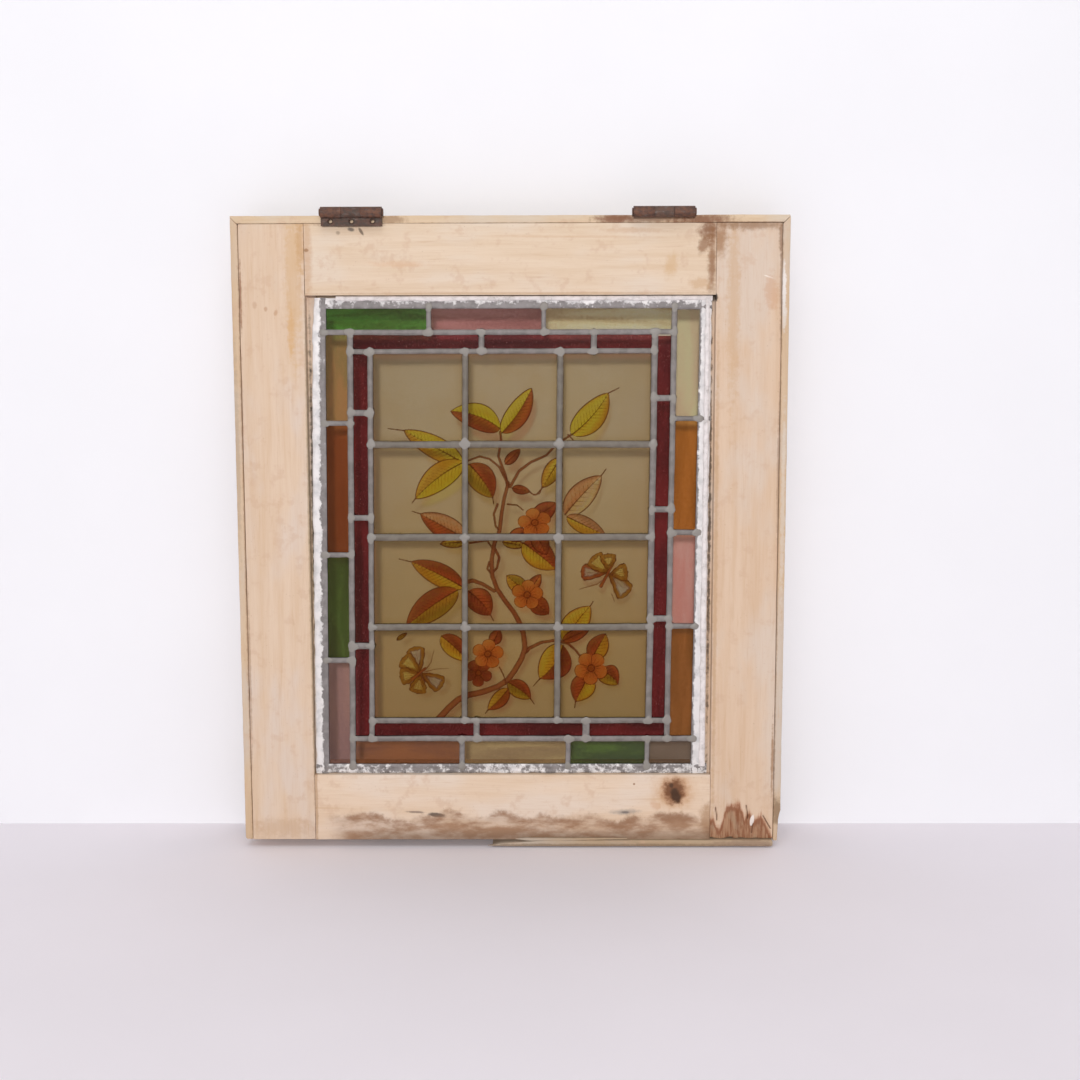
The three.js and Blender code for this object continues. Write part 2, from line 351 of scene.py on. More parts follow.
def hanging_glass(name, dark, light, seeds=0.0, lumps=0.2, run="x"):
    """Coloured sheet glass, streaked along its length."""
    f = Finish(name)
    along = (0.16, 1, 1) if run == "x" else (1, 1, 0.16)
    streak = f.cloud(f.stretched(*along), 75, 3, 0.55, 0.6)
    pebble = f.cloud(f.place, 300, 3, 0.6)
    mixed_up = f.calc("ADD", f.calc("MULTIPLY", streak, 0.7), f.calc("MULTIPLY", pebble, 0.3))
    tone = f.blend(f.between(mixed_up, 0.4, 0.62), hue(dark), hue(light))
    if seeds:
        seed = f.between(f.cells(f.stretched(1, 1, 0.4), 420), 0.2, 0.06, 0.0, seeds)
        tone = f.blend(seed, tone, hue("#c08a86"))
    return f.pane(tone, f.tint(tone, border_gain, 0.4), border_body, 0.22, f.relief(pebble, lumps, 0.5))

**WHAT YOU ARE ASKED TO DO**
Write out all the data again, exactly as it appears.

**ANSWER TO THIS TASK**
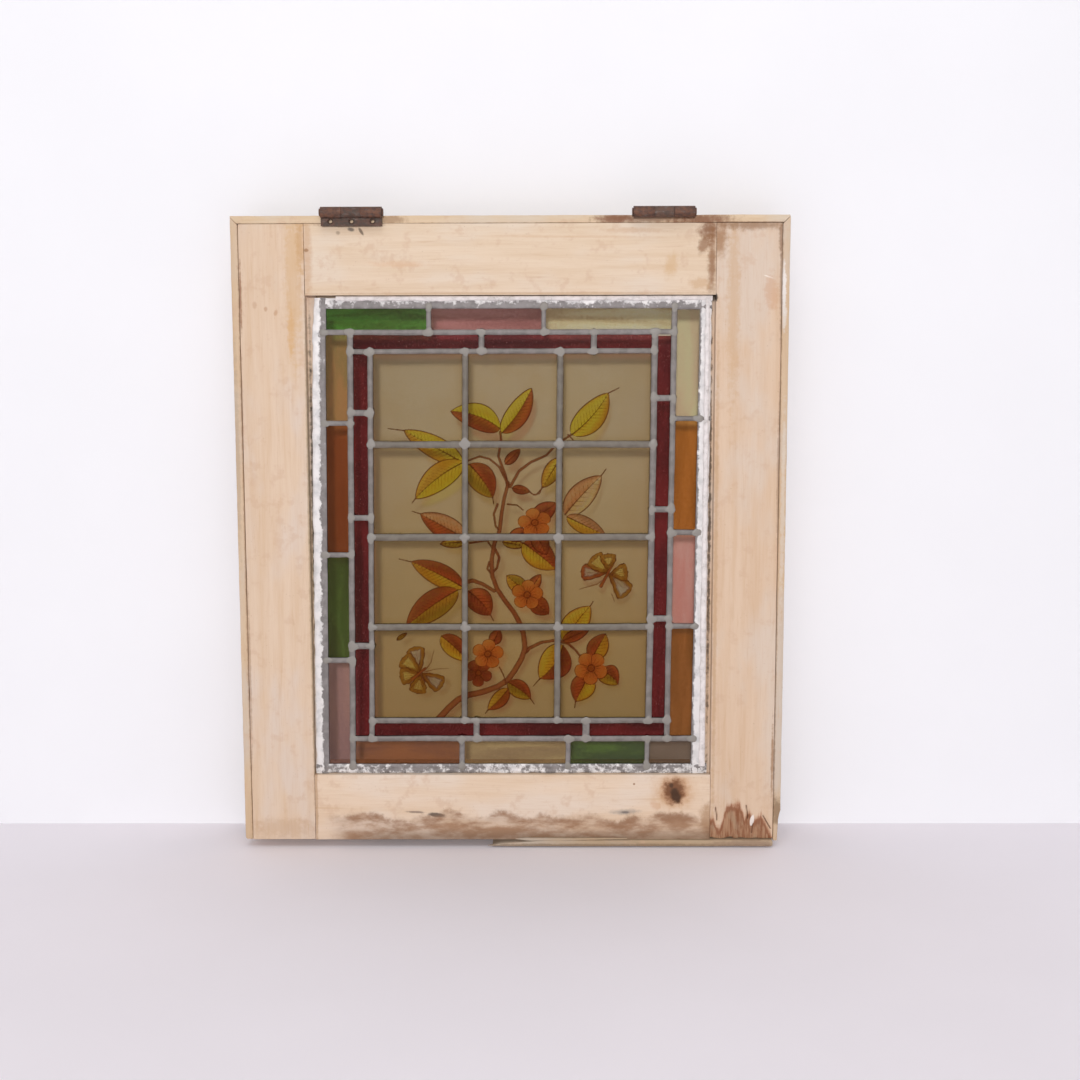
The three.js and Blender code for this object continues. Write part 2, from line 351 of scene.py on. More parts follow.
def hanging_glass(name, dark, light, seeds=0.0, lumps=0.2, run="x"):
    """Coloured sheet glass, streaked along its length."""
    f = Finish(name)
    along = (0.16, 1, 1) if run == "x" else (1, 1, 0.16)
    streak = f.cloud(f.stretched(*along), 75, 3, 0.55, 0.6)
    pebble = f.cloud(f.place, 300, 3, 0.6)
    mixed_up = f.calc("ADD", f.calc("MULTIPLY", streak, 0.7), f.calc("MULTIPLY", pebble, 0.3))
    tone = f.blend(f.between(mixed_up, 0.4, 0.62), hue(dark), hue(light))
    if seeds:
        seed = f.between(f.cells(f.stretched(1, 1, 0.4), 420), 0.2, 0.06, 0.0, seeds)
        tone = f.blend(seed, tone, hue("#c08a86"))
    return f.pane(tone, f.tint(tone, border_gain, 0.4), border_body, 0.22, f.relief(pebble, lumps, 0.5))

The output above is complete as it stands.